- _RECORDS SHOWN_:
*****
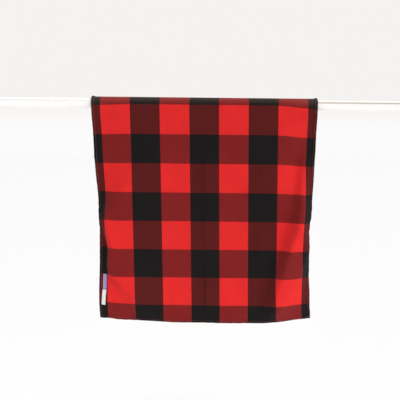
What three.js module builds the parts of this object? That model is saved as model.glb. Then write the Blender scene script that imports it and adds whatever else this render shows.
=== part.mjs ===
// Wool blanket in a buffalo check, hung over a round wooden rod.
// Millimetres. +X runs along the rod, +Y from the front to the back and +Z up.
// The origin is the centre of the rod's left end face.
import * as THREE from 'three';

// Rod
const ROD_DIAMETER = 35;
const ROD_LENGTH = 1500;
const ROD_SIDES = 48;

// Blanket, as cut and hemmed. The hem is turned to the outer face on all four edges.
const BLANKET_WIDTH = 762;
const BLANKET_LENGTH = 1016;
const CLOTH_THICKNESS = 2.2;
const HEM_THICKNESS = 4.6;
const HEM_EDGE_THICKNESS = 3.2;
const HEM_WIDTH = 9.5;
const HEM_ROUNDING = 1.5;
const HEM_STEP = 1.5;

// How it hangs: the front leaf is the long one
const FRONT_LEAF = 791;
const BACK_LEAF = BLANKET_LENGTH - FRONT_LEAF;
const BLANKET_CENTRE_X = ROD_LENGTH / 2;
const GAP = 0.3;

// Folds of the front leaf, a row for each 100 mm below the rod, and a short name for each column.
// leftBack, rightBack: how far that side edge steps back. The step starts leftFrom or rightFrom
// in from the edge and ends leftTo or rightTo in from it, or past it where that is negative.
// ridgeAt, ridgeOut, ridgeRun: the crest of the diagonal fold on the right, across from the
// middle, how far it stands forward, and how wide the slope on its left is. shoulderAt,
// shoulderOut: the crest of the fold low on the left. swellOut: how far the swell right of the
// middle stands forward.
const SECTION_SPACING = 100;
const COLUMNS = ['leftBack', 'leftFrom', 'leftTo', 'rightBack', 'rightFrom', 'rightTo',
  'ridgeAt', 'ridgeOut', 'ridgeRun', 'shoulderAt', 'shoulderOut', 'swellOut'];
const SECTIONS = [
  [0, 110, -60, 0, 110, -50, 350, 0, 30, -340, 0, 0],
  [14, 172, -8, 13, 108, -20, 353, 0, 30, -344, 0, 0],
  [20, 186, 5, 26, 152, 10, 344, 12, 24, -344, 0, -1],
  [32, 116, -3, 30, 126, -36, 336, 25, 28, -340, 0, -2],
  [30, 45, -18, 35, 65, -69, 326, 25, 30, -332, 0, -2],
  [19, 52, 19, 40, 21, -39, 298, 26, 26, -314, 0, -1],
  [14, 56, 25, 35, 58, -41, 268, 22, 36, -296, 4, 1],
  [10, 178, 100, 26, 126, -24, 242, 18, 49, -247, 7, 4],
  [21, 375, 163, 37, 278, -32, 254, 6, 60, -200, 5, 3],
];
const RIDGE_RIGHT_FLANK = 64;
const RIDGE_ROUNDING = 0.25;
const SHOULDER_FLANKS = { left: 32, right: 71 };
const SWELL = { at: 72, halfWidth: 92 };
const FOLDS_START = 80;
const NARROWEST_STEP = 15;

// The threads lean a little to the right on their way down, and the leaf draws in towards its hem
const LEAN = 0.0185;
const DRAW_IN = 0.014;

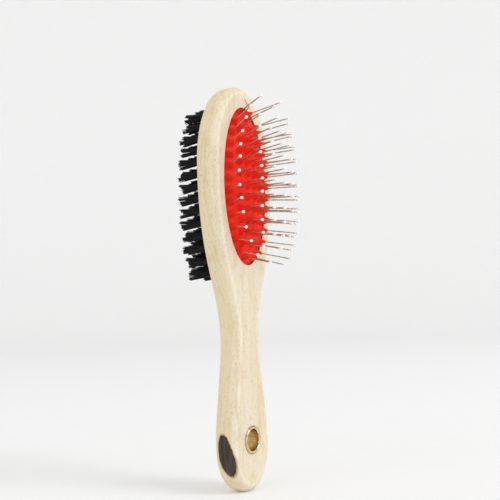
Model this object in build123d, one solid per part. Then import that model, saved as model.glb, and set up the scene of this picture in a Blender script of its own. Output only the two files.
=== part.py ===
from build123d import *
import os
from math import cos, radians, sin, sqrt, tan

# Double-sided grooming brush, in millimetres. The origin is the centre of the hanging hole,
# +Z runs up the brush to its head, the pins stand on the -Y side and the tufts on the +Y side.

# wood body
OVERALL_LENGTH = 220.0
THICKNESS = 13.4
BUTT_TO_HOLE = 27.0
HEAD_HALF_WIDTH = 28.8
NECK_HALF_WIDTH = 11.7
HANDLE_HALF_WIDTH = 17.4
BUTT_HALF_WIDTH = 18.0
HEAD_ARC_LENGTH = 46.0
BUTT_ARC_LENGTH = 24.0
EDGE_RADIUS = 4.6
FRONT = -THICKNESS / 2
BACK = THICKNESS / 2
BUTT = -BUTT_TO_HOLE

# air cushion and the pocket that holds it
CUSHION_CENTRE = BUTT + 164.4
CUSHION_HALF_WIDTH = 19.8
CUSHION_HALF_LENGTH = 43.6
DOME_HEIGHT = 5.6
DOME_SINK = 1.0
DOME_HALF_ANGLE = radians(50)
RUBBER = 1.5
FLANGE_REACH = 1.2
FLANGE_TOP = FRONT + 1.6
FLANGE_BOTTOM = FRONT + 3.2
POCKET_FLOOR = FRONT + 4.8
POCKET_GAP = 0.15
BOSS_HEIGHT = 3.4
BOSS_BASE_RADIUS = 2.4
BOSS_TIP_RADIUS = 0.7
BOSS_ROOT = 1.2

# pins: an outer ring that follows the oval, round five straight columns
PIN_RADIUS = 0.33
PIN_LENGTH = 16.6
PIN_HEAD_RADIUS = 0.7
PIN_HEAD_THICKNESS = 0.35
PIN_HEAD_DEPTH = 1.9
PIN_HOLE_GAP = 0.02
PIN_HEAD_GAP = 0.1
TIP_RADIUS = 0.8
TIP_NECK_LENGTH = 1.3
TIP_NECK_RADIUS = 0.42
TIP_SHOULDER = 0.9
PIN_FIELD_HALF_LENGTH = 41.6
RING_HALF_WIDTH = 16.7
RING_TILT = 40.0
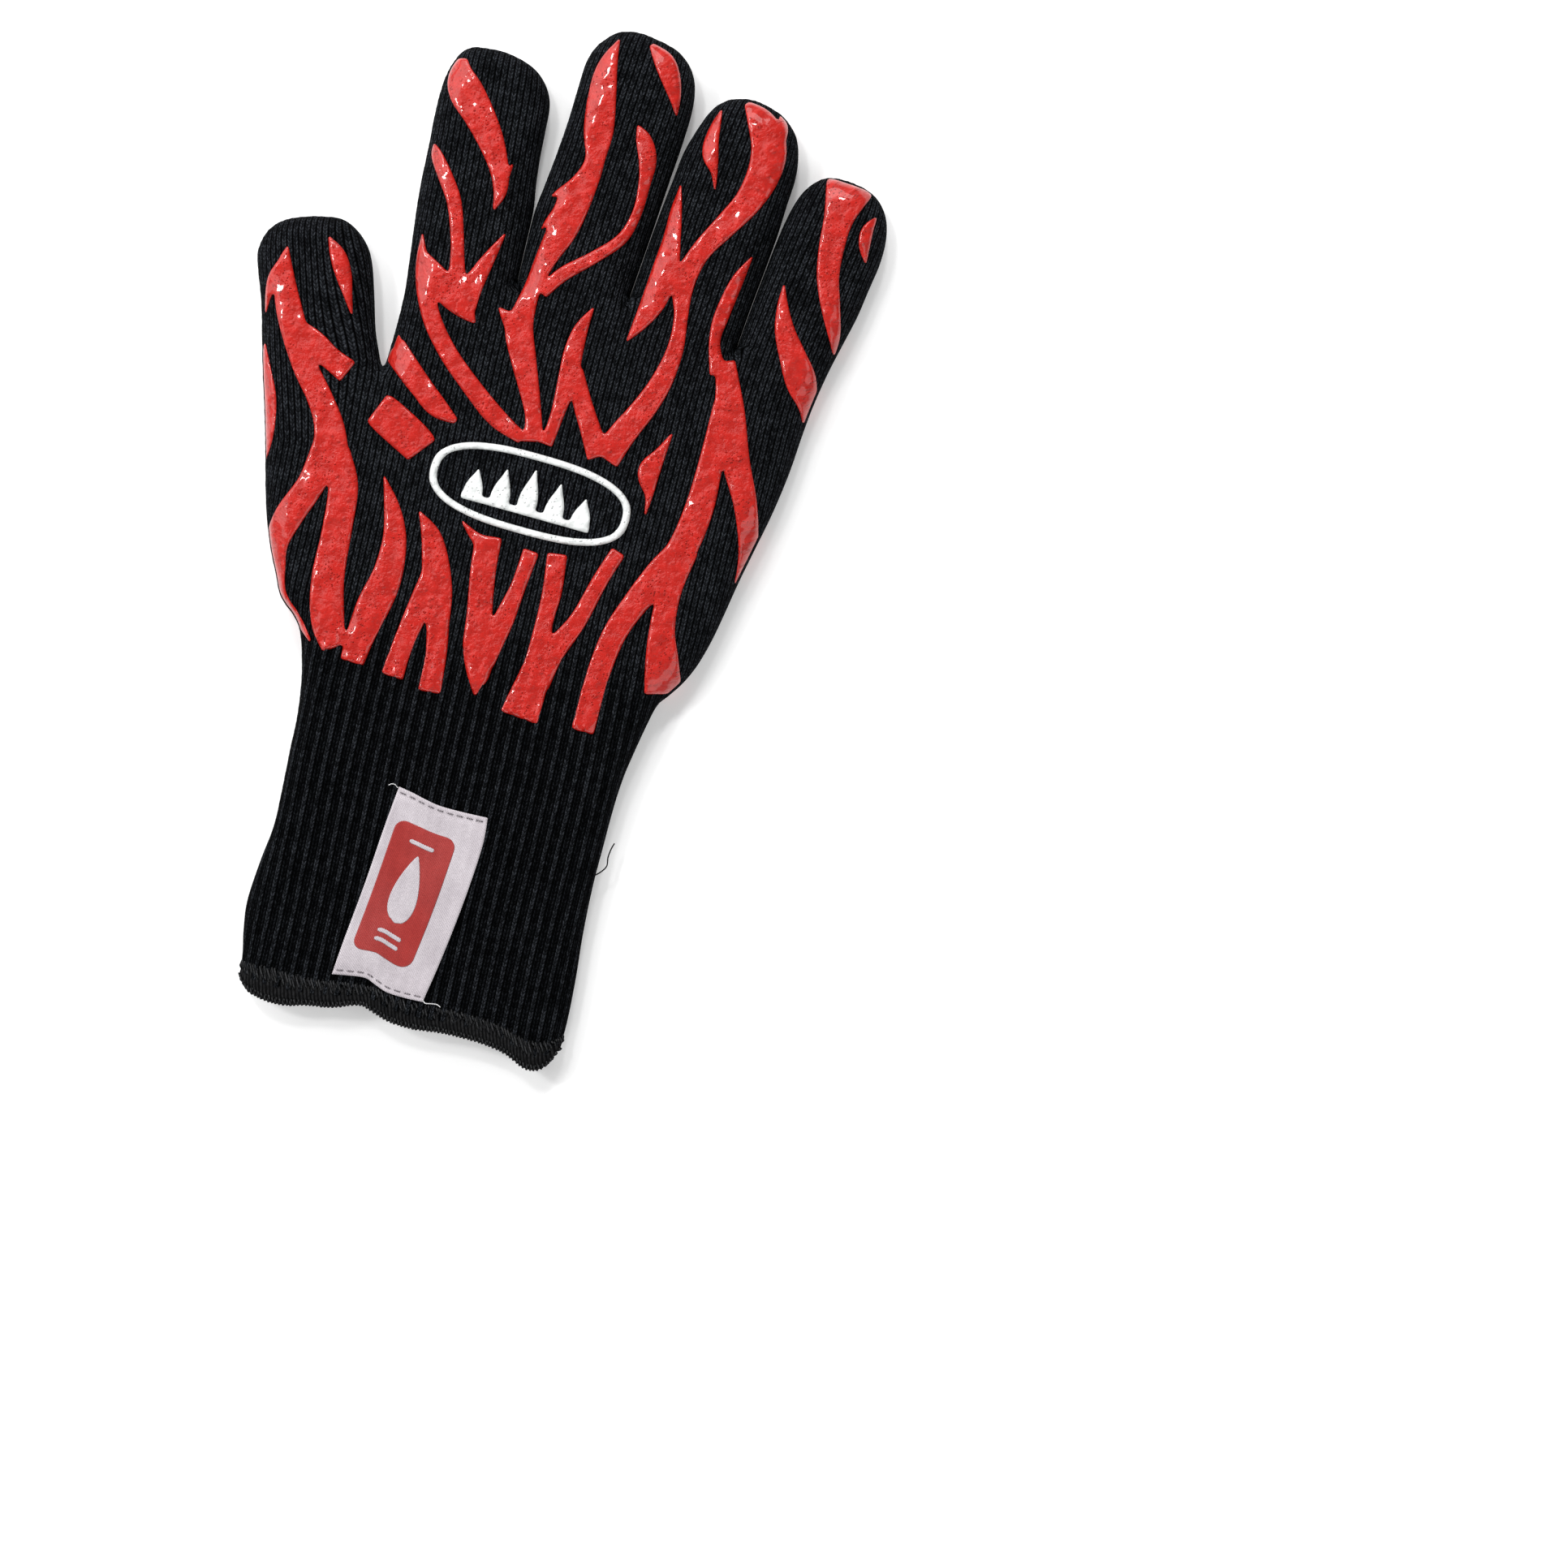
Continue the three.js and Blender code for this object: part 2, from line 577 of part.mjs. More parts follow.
*****
- _THE PROBLEM_:
Pick out every line holding the string "model" and return it.

- _THE ANSWER_:
What three.js module builds the parts of this object? That model is saved as model.glb. Then write the Blender scene script that imports it and adds whatever else this render shows.
Model this object in build123d, one solid per part. Then import that model, saved as model.glb, and set up the scene of this picture in a Blender script of its own. Output only the two files.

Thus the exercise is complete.